The Amoonguna people in Australia’s Northern Territory issued a statement requesting the removal of all government work­ers from their community by the end of September or face charges of tres­pass. The Amoonguna are also refusing to sign another five-??year lease after being forced to accept the first one (along with 5 dozen other communities) in 2007 as a part of the government’s draconian ‘intervention’ programme.

Several Yoruba organizations (the Yoruba General Assembly and the Yoruba Elders Forum among them) recently started to push for regional autonomy in the south-western area of Nigeria, the homeland of the Yoruba people. As observed by Aderemi Suleiman Ajala, an expert on Yoruba nationalism, the Yoruba ruled several powerful kingdoms prior to European colonization; but now that power base is all but gone.

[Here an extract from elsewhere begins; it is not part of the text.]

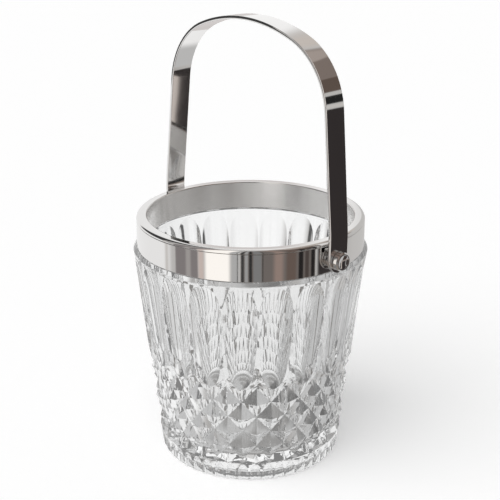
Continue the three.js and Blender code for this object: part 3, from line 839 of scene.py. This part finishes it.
camera_data = bpy.data.cameras.new("camera")
camera_data.lens, camera_data.sensor_width = FOCAL, SENSOR
camera_data.shift_x = SHIFT_PIXELS / PICTURE
camera = bpy.data.objects.new("camera", camera_data)
bpy.context.scene.collection.objects.link(camera)
camera.location = Vector(AIM) + DISTANCE * towards
turn = (-towards).to_track_quat("-Z", "Y").to_matrix().to_4x4() @ Matrix.Rotation(ROLL, 4, "Z")
camera.rotation_euler = turn.to_euler()
bpy.context.scene.camera = camera
print("camera:", tuple(round(v, 3) for v in camera.location))

# %% [markdown]
# ## Floor and world
# A white floor under strong lamps would clip, and lose the soft shadow. So the floor is lit plainly
# and adds a small glow of its own, which only shows it and lights nothing. The world does the same:
# it is white where it is seen, and lights the bucket with a fifth of that. What mirrors and glass
# show comes from the screens further on, so the floor is hidden from their rays.


# %% Floor
def seen(finish):
    """1 on rays from the camera, from a mirror and from inside glass, and 0 on rays that carry light."""
    camera_ray, glossy, through = [
        finish.ray(name) for name in ("Is Camera Ray", "Is Glossy Ray", "Is Transmission Ray")]
    return (camera_ray + glossy + through).clamp()


FLOOR_HALF, FLOOR_TONE, FLOOR_GLOW, WHITE = 4.0, rgba(0.8), 0.31, rgba(1)
floor_mesh = bpy.data.meshes.new("floor")
corners = [(-1, -1), (1, -1), (1, 1), (-1, 1)]
floor_mesh.from_pydata([(FLOOR_HALF * x, FLOOR_HALF * y, 0) for x, y in corners], [], [(0, 1, 2, 3)])
floor = bpy.data.objects.new("floor", floor_mesh)
bpy.context.scene.collection.objects.link(floor)
paper = Finish(bpy.data.materials.new("paper_floor"))
lit = paper.node("ShaderNodeBsdfDiffuse", {}, {"Color": FLOOR_TONE})
glow = paper.node("ShaderNodeEmission", {}, {"Color": WHITE, "Strength": seen(paper) * FLOOR_GLOW})
floor_mesh.materials.append(paper.end(paper.node("ShaderNodeAddShader", {}, [lit, glow])))
floor.visible_glossy = floor.visible_transmission = False
print("floor:", 2 * FLOOR_HALF, "m on each side")

# %% World
WORLD_LIGHT = 0.2
world = bpy.data.worlds.new("studio")
bpy.context.scene.world = world
sky = Finish(world)
strength = WORLD_LIGHT + seen(sky) * (1.0 - WORLD_LIGHT)
sky.end(sky.node("ShaderNodeBackground", {}, {"Color": WHITE, "Strength": strength}))
print("world:", world.name, "lights with", WORLD_LIGHT)

# %% [markdown]
# ## What the metal sees
# A mirror has no colour of its own: the collar is white, grey and near black by turns because of
# what stands round it. A product photographer sets up white cards and black flags for that. Real
# cards in the scene would also light the floor, so they are patches of tone on a round screen that
# only mirrored rays see. Angles go round from the camera, positive to its right. A card lies over
# those above it in the table.

# %% Cards for the metal
# heights under the sheet, near the dome's top and past it, and distances at the middle and past the wall
UNDER, OVER, PAST_DOME = -1.0, 0.9, 1.2
FROM_MIDDLE, PAST_WALL = -1.0, 1.0
WALL_CARDS = (
    # from, to (degrees), low, high (metres), edge softness (degrees), colour
    (-240, -150, UNDER, OVER, 15, 1.0),
    (150, 240, UNDER, OVER, 15, 1.0),
    (-170, -74, UNDER, OVER, 8, 0.90),
    (-128, -74, 0.25, OVER, 6, 0.05),
    (165, 195, UNDER, 0.44, 10, (0.68, 0.65, 0.64)),
    (-195, -165, UNDER, 0.44, 10, (0.68, 0.65, 0.64)),
    (100, 168, UNDER, OVER, 14, (0.58, 0.57, 0.56)),
    (-86, -78, UNDER, OVER, 4, (0.62, 0.60, 0.58)),
    (-72, -46, UNDER, OVER, 2, (0.24, 0.22, 0.22)),
    (-61, -53, UNDER, OVER, 3, (0.38, 0.36, 0.35)),
    (-48, -40, UNDER, OVER, 3, (0.62, 0.53, 0.49)),
    (-42, -16, UNDER, OVER, 4, (1.15, 1.11, 1.06)),
    (-18, -9, UNDER, OVER, 3, 0.46),
    (-11.8, -10.6, UNDER, OVER, 0.5, 0.06),
    (-9, 60, UNDER, OVER, 1, (0.17, 0.15, 0.14)),
    (-8.5, -5.2, UNDER, OVER, 1, 0.045),
    (-5.4, -1.6, UNDER, OVER, 1, 0.36),
    (-1.7, 1.9, UNDER, OVER, 1, 0.03),
    (2, 10, UNDER, OVER, 1, 0.22),
    (10, 11.2, UNDER, OVER, 0.5, 0.03),
    (18, 31, UNDER, OVER, 5, (0.31, 0.235, 0.205)),
    (30, 42, UNDER, OVER, 3, (0.14, 0.105, 0.09)),
    (42, 48, UNDER, OVER, 1.5, (0.02, 0.018, 0.018)),
    (48, 54, UNDER, OVER, 2, (0.075, 0.06, 0.055)),
    (54, 60, UNDER, OVER, 2, (0.02, 0.018, 0.018)),
    (60, 100, 0.04, 0.33, 4, (0.035, 0.03, 0.03)),
    (60, 100, 0.33, 0.36, 4, (0.6, 0.58, 0.56)),
    (60, 100, 0.36, 0.43, 4, 0.02),
    (84, 90.8, UNDER, 0.2, 0.3, (0.62, 0.56, 0.52)),
    (125, 165, 0.45, OVER, 15, (0.62, 0.57, 0.53)),
    (40, 130, 0.45, PAST_DOME, 10, (0.12, 0.09, 0.075)),
    (40, 130, 0.56, PAST_DOME, 10, (0.22, 0.18, 0.16)),
    (40, 130, 0.70, PAST_DOME, 10, (0.40, 0.345, 0.315)),
    (-105, 100, UNDER, 0.045, 15, (0.29, 0.25, 0.225)),
)
FLOOR_CARDS = (
    # from, to (degrees), inner, outer (metres from the middle), edge softness (degrees), colour
    (30, 150, 0.088, PAST_WALL, 20, 0.55),
    (-130, -60, 0.21, PAST_WALL, 15, 0.45),
    (-65, 60, 0.088, PAST_WALL, 20, (0.26, 0.23, 0.205)),
    (62, 88, 0.28, 0.46, 3, (0.06, 0.045, 0.04)),
)
print("cards for the metal, on wall and sheet:", len(WALL_CARDS), len(FLOOR_CARDS))

# %% [markdown]
# ## What the glass sees
# Cut glass bends its view many times, so each facet picks a small patch from all round. White all
# round would leave the cuts without outlines, and the metal's black flags would make them too dark.
# So the glass gets a screen of its own, which only refracted rays see. It has white and pale cards
# with narrow grey flags between them, a grey dome, and rings and sectors of grey under the bucket.
# The grey disc under the foot and the grey to its right are painted shadow: the bucket's own shadow
# on the floor, which the glass sees on this sheet in place of the real floor.

# %% Cards for the glass
GLASS_WALL_CARDS = (
    # from, to (degrees), low, high (metres), edge softness (degrees), colour
    (-240, -150, UNDER, OVER, 15, 1.0),
    (150, 240, UNDER, OVER, 15, 1.0),
    (-170, -74, UNDER, OVER, 8, 0.90),
    (100, 168, UNDER, OVER, 14, (0.58, 0.57, 0.56)),
    (-72, -50, UNDER, OVER, 3, 0.22),
    (-44, -14, UNDER, OVER, 4, (1.0, 0.99, 0.98)),
    (20, 44, UNDER, OVER, 4, (0.20, 0.19, 0.18)),
    (60, 84, UNDER, OVER, 4, (0.26, 0.25, 0.24)),
    (-240, 240, 0.5, PAST_DOME, 1, 0.25),
    (-138, -131, UNDER, 0.5, 2, (0.30, 0.29, 0.28)),
    (-116, -109, UNDER, 0.5, 2, (0.24, 0.23, 0.22)),
    (-94, -88, UNDER, 0.5, 2, (0.24, 0.23, 0.22)),
    (90, 96, UNDER, 0.5, 2, (0.20, 0.19, 0.18)),
    (112, 119, UNDER, 0.5, 2, (0.24, 0.23, 0.22)),
    (133, 140, UNDER, 0.5, 2, (0.30, 0.29, 0.28)),
    (-159, -153, UNDER, 0.12, 2, 0.08),
    (153, 159, UNDER, 0.12, 2, 0.08),
)
GLASS_FLOOR_CARDS_AND_SHADOW = (
    # from, to (degrees), inner, outer (metres from the middle), edge softness (degrees), colour
    # painted shadow: grey to the right of the foot, where the key's shadow falls on the floor
    (30, 150, 0.088, PAST_WALL, 20, 0.55),
    (-130, -60, 0.21, PAST_WALL, 15, 0.72),
    (-65, 60, 0.088, PAST_WALL, 20, (0.45, 0.44, 0.43)),
    (-154, -146, 0.14, PAST_WALL, 2, (0.22, 0.21, 0.20)),
    (-116, -109, 0.14, PAST_WALL, 2, (0.24, 0.23, 0.22)),
    (-86, -80, 0.14, PAST_WALL, 2, (0.24, 0.23, 0.22)),
    (78, 84, 0.14, PAST_WALL, 2, (0.18, 0.17, 0.16)),
    (108, 115, 0.14, PAST_WALL, 2, (0.20, 0.19, 0.18)),
    (146, 154, 0.14, PAST_WALL, 2, (0.22, 0.21, 0.20)),
    # painted shadow: a grey disc where the bucket's shadow lies under its foot
    (-240, 240, FROM_MIDDLE, 0.088, 1, (0.33, 0.325, 0.32)),
    (-240, 240, 0.060, 0.075, 1, 0.80),
    (-240, 240, 0.028, 0.045, 1, 0.60),
    # painted light and shade under the foot: paler on the lit left, dark on the shadowed right
    (-165, -5, FROM_MIDDLE, 0.088, 45, 0.58),
    (30, 140, FROM_MIDDLE, 0.075, 35, 0.15),
)
print("cards for the glass, on wall and sheet:", len(GLASS_WALL_CARDS), len(GLASS_FLOOR_CARDS_AND_SHADOW))

# %% [markdown]
# ## The screens
# Each is a drum with a dome over it and a sheet under it, wide enough to stand well clear of the bail.
# Its cards could be planes, but then each would need its own place and turn. As windows in angle and
# height, or angle and distance, they are a formula of the place on the screen and have soft edges.

# %% Round screens, in metres
SCREEN_RADIUS, SCREEN_WALL, SCREEN_FLOOR = 0.45, 0.5, -0.0005
DOME_TOP, DOME_STEPS, SCREEN_STEPS = 89, 16, 96
CARD_EDGE, SHEET_EDGE = 0.01, 0.004
WALL_TONE, SHEET_TONE = rgba((0.55, 0.54, 0.53)), rgba(0.96)


def pinned(cards, tone, table, around, along):
    """Lays the cards of a table over a tone: each is a window in angle and in one more measure."""
    for start, stop, low, high, soft, colour in table:
        over = around.between(start, start + soft) * (1 - around.between(stop - soft, stop))
        over = over * along.between(low, low + CARD_EDGE) * (1 - along.between(high - CARD_EDGE, high))
        tone = cards.mix_colour(over, tone, rgba(colour))
    return tone


def screen_tone(cards, wall_cards, floor_cards):
    """Angle is atan2(aside, ahead) as the camera has them. The wall's cards go by height, the sheet's
    by the distance from the middle."""
    x, y, z = cards.parts(cards.spot())
    ahead, aside = x * front.x + y * front.y, x * right.x + y * right.y
    around = aside.maths("ARCTAN2", aside, ahead) * (180 / math.pi)
    wall = pinned(cards, WALL_TONE, wall_cards, around, z)
    sheet = pinned(cards, SHEET_TONE, floor_cards, around, (x * x + y * y) ** 0.5)
    return cards.mix_colour(z.between(0.0, SHEET_EDGE), sheet, wall)


def card_screen(name, wall_cards, floor_cards):
    """A drum under a dome, shown by its cards alone. It lights nothing and throws no shadow."""
    dome = arc((0, SCREEN_WALL), SCREEN_RADIUS, 0, DOME_TOP, DOME_STEPS)
    profile = outline((0, SCREEN_FLOOR), (SCREEN_RADIUS, SCREEN_FLOOR), dome)
    screen = add_mesh(name, *weld(*lathe(profile, SCREEN_STEPS)))
    cards = Finish(bpy.data.materials.new(name))
    tone = screen_tone(cards, wall_cards, floor_cards)
    screen.data.materials.append(cards.end(cards.node("ShaderNodeEmission", {}, {"Color": tone})))
    screen.visible_camera = screen.visible_diffuse = False
    screen.visible_shadow = screen.visible_volume_scatter = False
    return screen


metal_screen = card_screen("metal_screen", WALL_CARDS, FLOOR_CARDS)
metal_screen.visible_transmission = False
glass_screen = card_screen("glass_screen", GLASS_WALL_CARDS, GLASS_FLOOR_CARDS_AND_SHADOW)
glass_screen.visible_glossy = False
print("screens:", metal_screen.name, glass_screen.name)

# %% [markdown]
# ## Key light
# An area lamp would light the near side more than the far one. A sun is even, and one that is 60
# degrees wide, above and to the left of the camera, throws the broad soft shadow to the right. Any
# lamp would show as a bright spot in each facet, so mirrored and refracted rays don't see this one.

# %% The key
KEY_STRENGTH, KEY_ANGLE = 2.5, 60
KEY_ASIDE, KEY_AHEAD, KEY_UP = -1.0, 0.9, 1.9
key_data = bpy.data.lights.new("key", "SUN")
key_data.energy, key_data.angle = KEY_STRENGTH, math.radians(KEY_ANGLE)
key = bpy.data.objects.new("key", key_data)
bpy.context.scene.collection.objects.link(key)
key.location = KEY_ASIDE * right + KEY_AHEAD * front + Vector((0, 0, KEY_UP))
key.rotation_euler = key.location.to_track_quat("Z", "Y").to_euler()
key.visible_glossy = key.visible_transmission = False
bpy.context.scene.view_settings.view_transform = "Standard"
print("key:", key_data.energy, "strong and", KEY_ANGLE, "degrees wide")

For the first time in several hundred years, non-Indigenous peoples were invited to participate in the last two days of the week-long Wabanaki Confederacy Gathering. Speaking about the invite, Harry LaPorte, grand chief of the Maliseet First Nation, told the Media Coop, “We’re going to rebuild the Wabanaki Confederacy… We also invited some non-Natives…to come and be with us and to help us build an alliance, so that when we…come into conflict with the government and some of their decisions and policies…to have them stand beside us and to let their government know that it’s not only Native people who are worried about the water, the land, the air. But it’s also people from their nation that are concerned.”

Sixteen different indigenous Nations in Brazil came together to show their outrage against the government’s controversial Decree 303 (which essentially extinguishes indigenous rights to land) and what they are calling the “scrapping” of the FUNAI, Brazil’s Buerau of Indian Affairs. As part of the protest, the indigenous peoples blocked access to two major interstate highways, BR-174 and BR-364 – stepping on the economic nerve of the state of Mato Grosso. Sadly, there was almost no English media coverage of the protest.

Videos of the Month

The Herakles Debacle – This short film gives you a good look at Herakles Farms and their plan to destroy 73,000 hectares of rainforest in Cameroon for palm oil.

Buried Voices – provides insight into the Ohlone, Miwok and Yokut Peoples’ ongoing struggle to protect one of their most sacred places, an area near Livermore, California, now known as Brushy Peak.

The Demarest Factor – This film is part of an ongoing investigation that exposes US military mapping of communally-owned indigenous land in the state of Oaxaca, Mexico.